Concurrence du dernier bloc et fork de la blockchain
Le calcul de la somme de contrôle du bloc précédent débouche sur la création d’un nouveau bloc, qui est ajouté à la chaîne. Il peut arriver que plusieurs sommes de contrôle soient trouvées en même temps ou, du moins, avant que l’ensemble des nœuds se soient mis d’accord sur l’identité du dernier bloc. Tout bloc est donc vulnérable aux attaques au moment de sa création, et le reste jusqu’à ce que sa somme de contrôle soit ajouté au bloc suivant.
Lorsque les nœuds ne s’entendent pas et que plusieurs blocs sont considérés, à un instant T, comme étant le dernier bloc de la chaîne, deux chaînes concurrentes sont créées et évoluent en parallèle (fork).

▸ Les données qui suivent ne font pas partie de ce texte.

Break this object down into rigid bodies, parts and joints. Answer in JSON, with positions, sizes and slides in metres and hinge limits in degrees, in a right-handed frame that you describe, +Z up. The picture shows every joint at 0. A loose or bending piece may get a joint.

En cas de fork, tous les nœuds sont tenus de conserver les deux chaînes complètes. Au bout de quelques temps, l’une des deux chaîne prend le dessus sur l’autre, qui s’interrompt. La blockchain continue alors d’évoluer avec la seule des deux chaînes qui a survécu.
Le simple fait qu’une transaction soit inscrite dans le dernier bloc n’est donc pas suffisant pour garantir son efficacité. Il est préférable d’attendre que plusieurs nouveaux blocs aient été rajoutés à sa suite, afin d’être sûr que la transaction se situe sur la bonne chaîne.